But it means I’ve had space in my life to actually *have* a life again. I have been able to go out with friends more, pick up some hobbies again, and enjoy being more present with C (who also finished his masters this summer, whoop!).

I have also been enjoying traveling back to the US more frequently, and recently even attended my high school class reunion.  It was a strange experience, and it felt like many people in my hometown were vying to be on People of Walmart (seriously- it was like ‘Ah, *these* are the people who still support Trump), but I was glad to have been able to attend.  My hometown might not have been glamorous, but it was a good place to grow up.

And now September is going to be a crazy month - C will be in the US for work for 3 weeks, and I’ll be in Japan, Bretagne and the US during that same time.  We haven’t ever been apart for that long, so I’m hoping we can rendezvous for at least a weekend in there.  But in the meantime, we’re enjoying these last few days of calm together and will top it off with a weekend on C’s land.  More to come about that later...


Friday, June 8, 2018

Fake it until you make it

Lastly, I also wanted to share a bit of advice for the women out there.  I'm sure you've all heard the statistic about women only applying for jobs if they feel like they meet 100% of the criteria, whereas men will apply even if they only meet 50-75% of the criteria.  So when I began this whole process, I made a very conscious decision to apply for jobs like a man.   I applied for anything and everything that fit my criteria, and then tailored my cover letter to why I thought I was the perfect person for the job.

In addition, given that most hiring decisions are decided in the first thirty seconds of meeting the candidate, and that your own non-verbal behaviors can also influence your self-confidence levels, I spent two minutes prior to each interview in a "high power pose", as described in this video (it's a bit long, but it's one of the most-viewed Ted Talks out there):


And you know it?  It worked!  I must have applied for over 50 different jobs over the months, and I bet I got interviews for at least 90% of them.  And not just one interview, but usually multiple interviews - the phone interview, hiring manager interview and at least one CEO/CFO/COO interview for each posting. Now that's a lot of interviews.  I'm telling you, I have done so many that I am an interviewing machine now - I could probably do one in my sleep lol.   But I very intentionally went in to each and every one telling myself I was the sh*t and they would be lucky to have me.  Of course I did a lot of research on each company beforehand, to understand the market, their competitors, strengths/weaknesses, etc so I went into the interviews informed and armed with pertinent questions, but I also went in there projecting confidence and strength.

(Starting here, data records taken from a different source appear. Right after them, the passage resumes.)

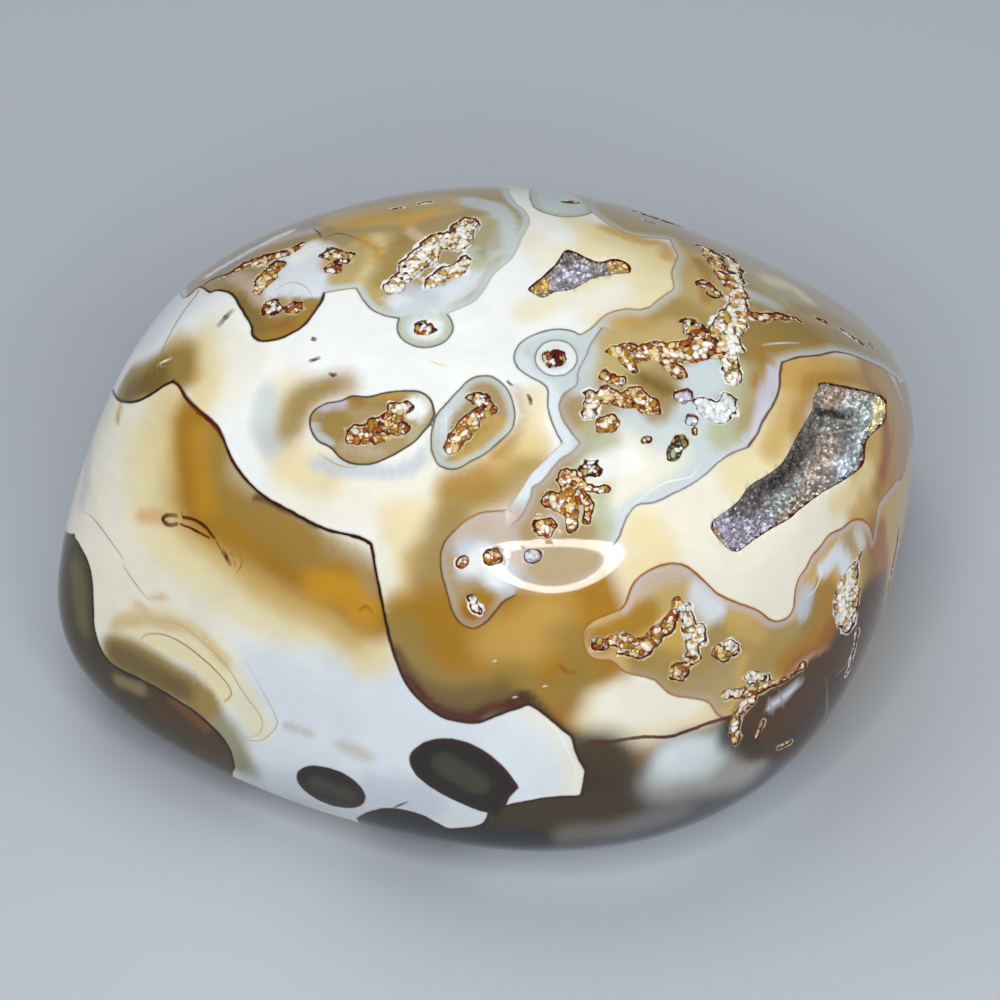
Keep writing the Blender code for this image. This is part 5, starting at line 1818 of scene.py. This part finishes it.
def thin_line_group():
    """A thin line over a colour, from its signed side and its ink."""
    number, colour = "NodeSocketFloat", "NodeSocketColor"
    tree, given, result = new_group("thin_line", (
        ("Below", colour), ("Side", number), ("Ink", number), ("Line Colour", colour),
    ), (("Colour", colour),))
    wobble = calculate(tree, "MULTIPLY_ADD", noise(tree, *THIN_CLOUDS), *THIN_SWAY)
    side = calculate(tree, "ABSOLUTE", calculate(tree, "ADD", given["Side"], wobble))
    line = calculate(tree, "MULTIPLY", rise(tree, side, *THIN_FADE), given["Ink"])
    tree.links.new(tinted(tree, line, given["Below"], given["Line Colour"]), result["Colour"])
    return tree


def skin_material(sizes):
    """Polished chalcedony: zones one over another, then cracks and veins, then what rims the open
    tubes and hollows."""
    material, tree, shader = new_material("polished_chalcedony_skin")
    dark = opaque(bpy.context.scene.carnelian_colours.maroon)
    zone_edge, thin_line = zone_edge_group(), thin_line_group()
    below = read(tree, "ground_colour")
    for layer in range(1, LAYERS):
        below = add(tree, "ShaderNodeGroup", {
            "Below": below,
            "Zone": read(tree, f"zone_{layer}_colour"),
            "Line": read(tree, f"zone_{layer}_line"),
            "Ink": read(tree, f"zone_{layer}_line", "Alpha"),
            "Rim": read(tree, f"zone_{layer}_rim"),
            "Rim Strength": read(tree, f"zone_{layer}_rim", "Alpha"),
            "Depth": read(tree, f"zone_{layer}_depth", "Fac"),
            "Line Width": sizes.line_width / MM,
            "Banding": sizes.banding,
        }, node_tree=zone_edge).outputs["Colour"]
    for name in ("crack", "vein"):
        below = add(tree, "ShaderNodeGroup", {
            "Below": below,
            "Side": read(tree, f"{name}_side", "Fac"),
            "Ink": read(tree, f"{name}_ink", "Alpha"),
            "Line Colour": read(tree, f"{name}_ink"),
        }, node_tree=thin_line).outputs["Colour"]
    cloud = calculate(tree, "MULTIPLY_ADD", noise(tree, *SKIN_CLOUDS), *SKIN_SWAY)
    below = brightened(tree, below, cloud)
    wobble = calculate(tree, "MULTIPLY_ADD", noise(tree, *OPEN_CLOUDS), *OPEN_SWAY)
    gap = calculate(tree, "ADD", read(tree, "open_gap", "Fac"), wobble)
    far = noise(tree, *REACH_CLOUDS, seed=REACH_SEED)
    reach = calculate(tree, "MULTIPLY_ADD", far, *REACH_SWAY)
    band = rise(tree, calculate(tree, "ADD", gap, reach), *OPEN_BAND_FADE)
    band = calculate(tree, "MULTIPLY", band, read(tree, "open_band", "Alpha"))
    below = tinted(tree, band, below, read(tree, "open_band"))
    rim = rise(tree, gap, *OPEN_RIM_FADE)
    below = tinted(tree, rim, below, dark)
    bowl = rise(tree, gap, *BOWL_FADE)
    ridges = rise(tree, noise(tree, *RIDGE_CLOUDS, seed=RIDGE_SEED), *RIDGE_RISE)
    lining = tinted(tree, ridges, read(tree, "open_bowl"), read(tree, "open_band"))
    below = tinted(tree, bowl, below, lining)
    tree.links.new(below, shader.inputs["Base Color"])
    polish = calculate(tree, "MULTIPLY_ADD", noise(tree, *POLISH_CLOUDS), *POLISH_SWAY)
    rough = calculate(tree, "MULTIPLY_ADD", bowl, BOWL_ROUGHNESS, polish)
    tree.links.new(rough, shader.inputs["Roughness"])
    shader.inputs["IOR"].default_value = CHALCEDONY_IOR
    return material


def lining_material():
    """Glossy rounded lumps of chalcedony, each of its own colours, with a fine grain."""
    material, tree, shader = new_material("tube_lining_chalcedony")
    cloud = calculate(tree, "MULTIPLY_ADD", noise(tree, *LUMP_CLOUDS), *LUMP_SWAY)
    colour = brightened(tree, read(tree, "lump_colour"), cloud)
    tree.links.new(colour, shader.inputs["Base Color"])
    bump = add(tree, "ShaderNodeBump", {
        "Height": noise(tree, *LUMP_GRAIN), "Strength": LUMP_GRAIN_STRENGTH, "Distance": LUMP_GRAIN_HEIGHT,
    })
    tree.links.new(bump.outputs[0], shader.inputs["Normal"])
    shader.inputs["Roughness"].default_value = LUMP_ROUGHNESS
    shader.inputs["IOR"].default_value = CHALCEDONY_IOR
    return material


def druse_material():
    """Small grey quartz crystals, some bright and some dark, with glassy faces."""
    material = bpy.data.materials.get("grey_quartz_points")
    if material:
        return material
    material, tree, shader = new_material("grey_quartz_points")
    tone = read(tree, "druse_tone", "Fac")
    contrast = calculate(tree, "POWER", tone, CRYSTAL_CONTRAST)
    light = calculate(tree, "MULTIPLY_ADD", contrast, *CRYSTAL_SWAY)
    colour = brightened(tree, read(tree, "druse_colour"), light)
    tree.links.new(colour, shader.inputs["Base Color"])
    tree.links.new(rise(tree, tone, *CRYSTAL_GLOSS_RISE), shader.inputs["Roughness"])
    shader.inputs["IOR"].default_value = QUARTZ_IOR
    return material


# The floor, the lamps and the camera, in metres and watts. The ring lamp stands where the skin mirrors
# it at a place on the sheet, and its hole is a share of its size with a soft edge
FLOOR_SIZE = 3.0
FLOOR_ROUGHNESS = 0.8
FLOOR_COLOUR = (0.5, 0.54, 0.6)
WORLD_COLOUR = (0.95, 0.98, 1.0)
CAMERA_LENS = 144.0
CAMERA_SENSOR = 36.0
CAMERA_CLIP = (0.01, 10.0)
SOFT_LAMPS = (
    ("high_soft", (-0.15, 0.32, 0.76), 0.6, 2.0),
    ("right_soft", (0.6, -0.25, 0.35), 0.4, 1.0),
    ("left_soft", (-0.6, -0.3, 0.4), 0.4, 0.75),
)
RING_PLACE = (552, 567)
RING_DISTANCE = 0.3
RING_SIZE = (0.222, 0.183)
RING_POWER = 1.25
RING_HOLE = 0.74
RING_HOLE_GLOW = 0.14
RING_HOLE_EDGE = (-0.015, 0.01)


def aimed(position, target):
    """The matrix that puts a lamp or camera at a position and aims it at a target, upright."""
    back = (Vector(position) - Vector(target)).normalized()
    right = Vector((0, 0, 1)).cross(back).normalized()
    up = back.cross(right)
    return Matrix.Translation(position) @ Matrix((right, up, back)).transposed().to_4x4()


def add_lamp(name, position, target, size, power):
    """An oval soft lamp aimed at a target."""
    lamp = bpy.data.lights.new(name, "AREA")
    lamp.shape, lamp.energy = "ELLIPSE", power
    lamp.size, lamp.size_y = size
    thing = placed(name, lamp)
    thing.matrix_world = aimed(position, target)
    return thing


def ring_pattern(lamp, hole, hole_glow):
    """Makes an oval lamp shine as a ring: it only glows faintly within the hole."""
    lamp.use_nodes = True
    tree = lamp.node_tree
    place = add(tree, "ShaderNodeTexCoord").outputs["UV"]
    centred = add(tree, "ShaderNodeVectorMath", {0: place, 1: (0.5, 0.5, 0.0)}, operation="DISTANCE")
    start, end = (hole / 2 + edge for edge in RING_HOLE_EDGE)
    glow = rise(tree, centred.outputs["Value"], start, end, hole_glow, 1.0)
    tree.links.new(glow, tree.nodes["Emission"].inputs["Strength"])


def build_stage(sizes):
    """The pale floor, the soft lamps, the ring lamp that shows in the polish, and the camera."""
    mesh = bpy.data.meshes.new("floor")
    half = FLOOR_SIZE / 2
    corners = ((-half, -half, 0), (half, -half, 0), (half, half, 0), (-half, half, 0))
    mesh.from_pydata(corners, [], [(0, 1, 2, 3)])
    floor = placed("floor", mesh)
    material, _, shader = new_material("pale_floor")
    shader.inputs["Base Color"].default_value = opaque(FLOOR_COLOUR)
    shader.inputs["Roughness"].default_value = FLOOR_ROUGHNESS
    mesh.materials.append(material)
    world = bpy.data.worlds.new("soft_room")
    world.use_nodes = True
    room = world.node_tree.nodes["Background"]
    room.inputs["Color"].default_value = opaque(WORLD_COLOUR)
    room.inputs["Strength"].default_value = sizes.room_light
    bpy.context.scene.world = world
    heart = HEART * MM
    for name, position, size, power in SOFT_LAMPS:
        add_lamp(name, position, heart, (size, size), power).visible_glossy = False
    point = on_skin(np.array(RING_PLACE, float))
    out, sight = skin_normal(point), unit(EYE - point)
    back = 2 * (out @ sight) * out - sight
    ring = add_lamp("ring_lamp", point * MM + back * RING_DISTANCE, point * MM, RING_SIZE, RING_POWER)
    ring_pattern(ring.data, RING_HOLE, RING_HOLE_GLOW)
    camera = bpy.data.cameras.new("camera")
    camera.lens, camera.sensor_width, camera.sensor_fit = CAMERA_LENS, CAMERA_SENSOR, "HORIZONTAL"
    camera.clip_start, camera.clip_end = CAMERA_CLIP
    thing = placed("camera", camera)
    thing.matrix_world = aimed(EYE * MM, SHEET_HEART * MM)
    bpy.context.scene.camera = thing
    bpy.context.scene.view_settings.view_transform = "Standard"


def shade(name):
    """The property that holds one of the stone's colours."""
    return bpy.props.FloatVectorProperty(
        name=name.capitalize(), description=f"The stone's {name} colour", subtype="COLOR", size=3,
        min=0.0, max=1.0, default=tuple(linear(PALETTE[name])),
    )


class CarnelianColours(bpy.types.PropertyGroup):
    """The colours of the stone's zones, lines and linings."""

    __annotations__ = {name: shade(name) for name in PALETTE}


class CarnelianSizes(bpy.types.PropertyGroup):
    """The sizes of the stone's fine forms and marks, and the light round it."""

    tube_depth: bpy.props.FloatProperty(
        name="Tube depth", description="The most that an open tube is let into the skin",
        default=0.5 * MM, min=0.0, max=3 * MM, subtype="DISTANCE", unit="LENGTH", precision=5)
    tube_slope: bpy.props.FloatProperty(
        name="Tube slope", description="An open tube's depth as a share of its half width",
        default=0.7, min=0.1, max=2.0, subtype="FACTOR")
    line_width: bpy.props.FloatProperty(
        name="Line half width", description="Half the width of the darkest line round a zone",
        default=0.12 * MM, min=0.0, max=0.5 * MM, subtype="DISTANCE", unit="LENGTH", precision=5)
    banding: bpy.props.FloatProperty(
        name="Banding", description="How strongly the fine bands inside a zone's edge show",
        default=0.035, min=0.0, max=0.5, subtype="FACTOR")
    room_light: bpy.props.FloatProperty(
        name="Room light", description="The strength of the even light from all round",
        default=0.14, min=0.0, max=3.0)


def settings(context):
    """The colours, as arrays by name, and the sizes."""
    held = context.scene.carnelian_colours
    return {name: np.array(getattr(held, name)) for name in PALETTE}, context.scene.carnelian_sizes


class CARNELIAN_OT_stage(bpy.types.Operator):
    """Add the pale floor, the lamps and the camera"""

    bl_idname = "carnelian.stage"
    bl_label = "Floor, lamps and camera"

    def execute(self, context):
        build_stage(context.scene.carnelian_sizes)
        return {"FINISHED"}


class CARNELIAN_OT_polished_skin(bpy.types.Operator):
    """Build the polished skin with its banded zones, open tubes and hollows"""

    bl_idname = "carnelian.polished_skin"
    bl_label = "Polished skin"

    def execute(self, context):
        build_skin(*settings(context))
        return {"FINISHED"}


class CARNELIAN_OT_tube_linings(bpy.types.Operator):
    """Build the lumpy linings of the open tubes"""

    bl_idname = "carnelian.tube_linings"
    bl_label = "Tube linings"

    def execute(self, context):
        build_linings(*settings(context))
        return {"FINISHED"}


class CARNELIAN_OT_quartz_druses(bpy.types.Operator):
    """Build the crusts of quartz crystals in the two hollows"""

    bl_idname = "carnelian.quartz_druses"
    bl_label = "Quartz druses"

    def execute(self, context):
        colours = settings(context)[0]
        for number, (name, node, stations) in enumerate(DRUSES):
            build_druse(name, node, stations, DRUSE_SEED + number, colours)
        return {"FINISHED"}


DRUSE_SEED = 21
DRUSES = (
    ("quartz_points_long_hollow", "druse_long_hollow", LONG_HOLLOW),
    ("quartz_points_small_hollow", "druse_small_hollow", SMALL_HOLLOW),
)
OPERATORS = (
    CARNELIAN_OT_stage, CARNELIAN_OT_polished_skin, CARNELIAN_OT_tube_linings,
    CARNELIAN_OT_quartz_druses,
)


class CARNELIAN_PT_sidebar(bpy.types.Panel):
    """The stone's pieces, colours and sizes in the sidebar"""

    bl_idname = "CARNELIAN_PT_sidebar"
    bl_label = "Banded Carnelian"
    bl_space_type = "VIEW_3D"
    bl_region_type = "UI"
    bl_category = "Carnelian"

    def draw(self, context):
        for operator in OPERATORS:
            self.layout.operator(operator.bl_idname)
        for held, names in (
            (context.scene.carnelian_sizes, CarnelianSizes.__annotations__),
            (context.scene.carnelian_colours, PALETTE),
        ):
            column = self.layout.column(align=True)
            for name in names:
                column.prop(held, name)


CLASSES = (CarnelianColours, CarnelianSizes, *OPERATORS, CARNELIAN_PT_sidebar)


def register():
    """Make the stone's operators, settings and panel known."""
    for kind in CLASSES:
        bpy.utils.register_class(kind)
    bpy.types.Scene.carnelian_colours = bpy.props.PointerProperty(type=CarnelianColours)
    bpy.types.Scene.carnelian_sizes = bpy.props.PointerProperty(type=CarnelianSizes)


def unregister():
    """Take them away again."""
    del bpy.types.Scene.carnelian_sizes
    del bpy.types.Scene.carnelian_colours
    for kind in reversed(CLASSES):
        bpy.utils.unregister_class(kind)


def main():
    """Register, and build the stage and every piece."""
    register()
    bpy.ops.carnelian.stage()
    bpy.ops.carnelian.polished_skin()
    bpy.ops.carnelian.tube_linings()
    bpy.ops.carnelian.quartz_druses()


if __name__ == "__main__":
    main()
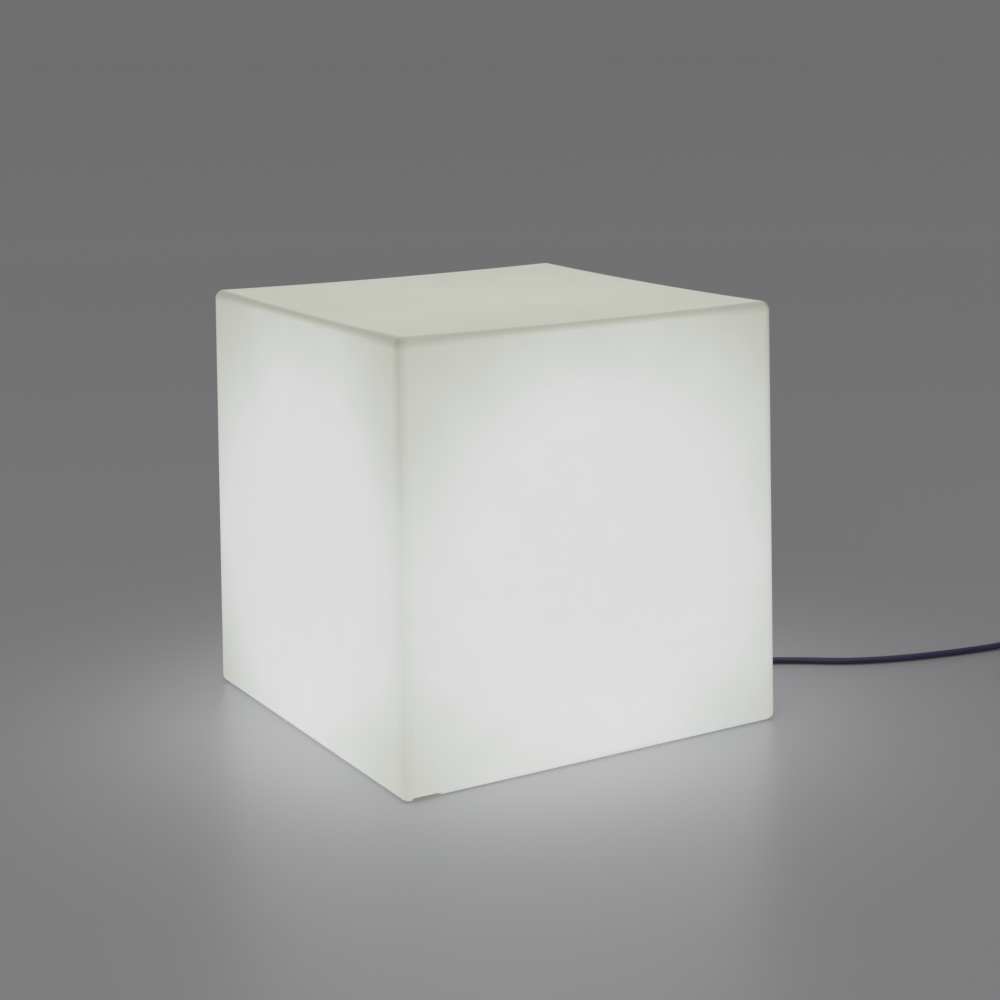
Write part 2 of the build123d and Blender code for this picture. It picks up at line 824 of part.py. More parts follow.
def make_bulb_diffuser():
    """The opal globe, whose straight rim stands on the edge of the LED board inside the housing."""
    rim = housing_radius - housing_wall - board_gap
    inner_rim = rim - diffuser_wall
    inner_globe = globe_radius - diffuser_wall
    rim_top = housing_rim_z + board_gap
    half_way = (rim_top + globe_z) / 2
    swell = (globe_radius - rim) * belly_share
    shoulder = math.sqrt(2) / 2
    globe_top = (0, globe_z + globe_radius)
    inner_top = (0, globe_z + inner_globe)
    outline = Line((rim, led_board_top), (rim, rim_top))
    outline += ThreePointArc((rim, rim_top), (rim + swell, half_way), (globe_radius, globe_z))
    outline += ThreePointArc((globe_radius, globe_z),
                             (globe_radius * shoulder, globe_z + globe_radius * shoulder), globe_top)
    outline += Line(globe_top, inner_top)
    outline += ThreePointArc(inner_top, (inner_globe * shoulder, globe_z + inner_globe * shoulder),
                             (inner_globe, globe_z))
    outline += ThreePointArc((inner_globe, globe_z), (inner_rim + swell, half_way), (inner_rim, rim_top))
    outline += Line((inner_rim, rim_top), (inner_rim, led_board_top))
    outline += Line((inner_rim, led_board_top), (rim, led_board_top))
    return revolve(Plane.XZ * make_face(outline), Axis.Z)


# The wiring inside


def make_inner_sheath():
    return gland_axis * post(cord_radius, sheath_end, guard_tip)


def core_start(angle):
    """Where a core comes out of the end of the sheath."""
    spread = math.radians(angle)
    return (sheath_end, core_spread * math.cos(spread), gland_height + core_spread * math.sin(spread))


def supply_core(angle, side):
    """The live or neutral core: out of the sheath, up in a spare loop, through the nipple to its terminal."""
    x, y, z = core_start(angle)
    aside = side * core_spread
    points = [(x, y, z), (x - core_lead, y, z)]
    points += [(x + along, aside * spreads, z + up) for along, spreads, up in core_route]
    points += [
        (0, aside, nipple_bottom + nipple_below_sheet / 2),
        (0, aside, nipple_top),
        (0, side * terminal_offset, insert_bottom - core_diameter),
        (0, side * terminal_offset, terminal_bottom),
    ]
    path, radii = rounded_route(points)
    return tube(path, core_radius)


def make_live_wire():
    return supply_core(150, -1)


def make_neutral_wire():
    return supply_core(30, 1)


def make_earth_wire():
    """The earth core, which goes low round the others and up to its lug on the bracket's leg."""
    x, y, z = core_start(270)
    points = [(x, y, z), (x - earth_lead, y, z)]
    points += [(x + along, y + aside, z + up) for along, aside, up in earth_route]
    points += [
        (lug_barrel_end - earth_lead, lug_barrel_y, earth_screw_z),
        (lug_barrel_end + lug_barrel_length, lug_barrel_y, earth_screw_z),
    ]
    path, radii = rounded_route(points)
    return tube(path, core_radius)


def make_earth_lug():
    """A tinned ring lug, with its barrel crimped on the earth core."""
    barrel_axis = Pos(0, lug_barrel_y, earth_screw_z) * Rot(0, 90, 0)
    barrel_radius = core_radius + lug_thickness
    tongue_end = lug_barrel_end + lug_barrel_length / 2
    inner_face = -bracket_span / 2
    lug = earth_axis * post(lug_radius, 0, lug_thickness)
    lug += slab((tongue_end, 0), (inner_face, inner_face + lug_thickness),
                (earth_screw_z - barrel_radius, earth_screw_z + barrel_radius))
    lug += barrel_axis * post(barrel_radius, lug_barrel_end, lug_barrel_end + lug_barrel_length)
    lug -= barrel_axis * post(core_radius + moulded_gap, lug_barrel_end, lug_barrel_end + lug_barrel_length)
    return lug - earth_axis * post(earth_screw_radius + thread_gap, 0, lug_thickness)


# The cord on the floor, its coil, and the plug


def coil_state(quarter):
    """The coil's angle, radius and height, and its radial and climbing rates, at a quarter turn's number."""
    radius = coil_inner_radius + turn_pitch * layer_quarter_counts[0] / 4
    inward = True
    start = 0
    layer = 0
    while layer + 1 < len(layer_quarter_counts) and quarter >= start + layer_quarter_counts[layer]:
        radius += (-1 if inward else 1) * turn_pitch * layer_quarter_counts[layer] / 4
        start += layer_quarter_counts[layer]
        inward = not inward
        layer += 1
    rate = -turn_pitch / 4 if inward else turn_pitch / 4
    radius += rate * (quarter - start)
    height = coil_bottom_z + layer * turn_pitch
    climb = 0
    half_climb = climb_quarter_count / 2
    to_next = start + layer_quarter_counts[layer] - quarter
    if layer > 0 and quarter - start < half_climb:
        height -= turn_pitch * (half_climb - (quarter - start)) / climb_quarter_count
        climb = turn_pitch / climb_quarter_count * climb_steepness
    if layer + 1 < len(layer_quarter_counts) and to_next < half_climb:
        height += turn_pitch * (half_climb - to_next) / climb_quarter_count
        climb = turn_pitch / climb_quarter_count * climb_steepness
    if quarter == start or quarter == quarter_total:
        rate = 0
    return math.radians(90 - 90 * quarter), radius, height, rate, climb


def coil_point(quarter):
    angle, radius, height, rate, climb = coil_state(quarter)
    return Vector(coil_centre_x + radius * math.cos(angle), coil_centre_y + radius * math.sin(angle), height)


def coil_tangent(quarter):
    """The direction of the coil's tube, which winds clockwise as seen from above."""
    angle, radius, height, rate, climb = coil_state(quarter)
    around = Vector(math.sin(angle), -math.cos(angle), 0) * (radius * math.pi / 2)
    outward = Vector(math.cos(angle), math.sin(angle), 0) * rate
    return (around + outward + Vector(0, 0, climb)).normalized()


def biarc(start, start_tangent, end, end_tangent):
    """Two arcs that join smoothly and go from one point and direction to another."""
    across = end - start
    both = start_tangent + end_tangent
    spread = 2 * (1 - start_tangent.dot(end_tangent))
    along = across.dot(both)
    reach = (math.sqrt(along**2 + spread * across.dot(across)) - along) / spread
    first_corner = start + start_tangent * reach
    second_corner = end - end_tangent * reach
    middle = (first_corner + second_corner) / 2
    middle_tangent = (second_corner - first_corner).normalized()
    first = Edge.make_tangent_arc(start, start_tangent, middle)
    return first, Edge.make_tangent_arc(middle, middle_tangent, end)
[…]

And possibly man-spreading from time to time. :D

Either way, this method was so successful that because I was not initially clear on what I wanted, I often ended up getting offers that didn't really fit me, and I found myself in the position of telling them that after learning more about the role/company values/etc, it just didn't seem like the right fit for what I was looking for, instead of the other way around. My lack of clarity on what I wanted certainly made me a pro at interviewing, but also ended up wasting a lot of my time and theirs.

However, as I kept telling them, this whole process wasn't about changing just to change - I really wanted to find the role where I could bring value to the company and they could bring value to me.  And I think that's where women often go wrong.  We forget that second part.  We undersell ourselves and we psych ourselves out.  We focus on how many other people out there could do the job better than us, rather than on the value and the unique skills that we would bring to the role. 

I'd be lying though if I didn't admit that I still struggled with internal freak-outs from time to time. Like "Holy crap, I'm sitting across from the CEO of XYZ Company, what am I doing here??"  But then it was about reframing it in my mind, and reminding myself that he asked me to be there.  He obviously thinks I'm worth his time, so why don't I?  (Good question).

And despite all of this "Girl Power" talk, it still hasn't prevented me from having niggling doubts about this new role as well.  "Wait, they created this position for me, can I *really* do it??  And they're going to pay me *how* much??   What if I don't succeed?  What if I end up disappointing them?!".   But my plan is still to walk in there on that first day with my head held high, acting as if of course I belong there...Fake it until you make it baby. (And no one needs to know I'll have done a two-minute power pose in the bathroom beforehand.)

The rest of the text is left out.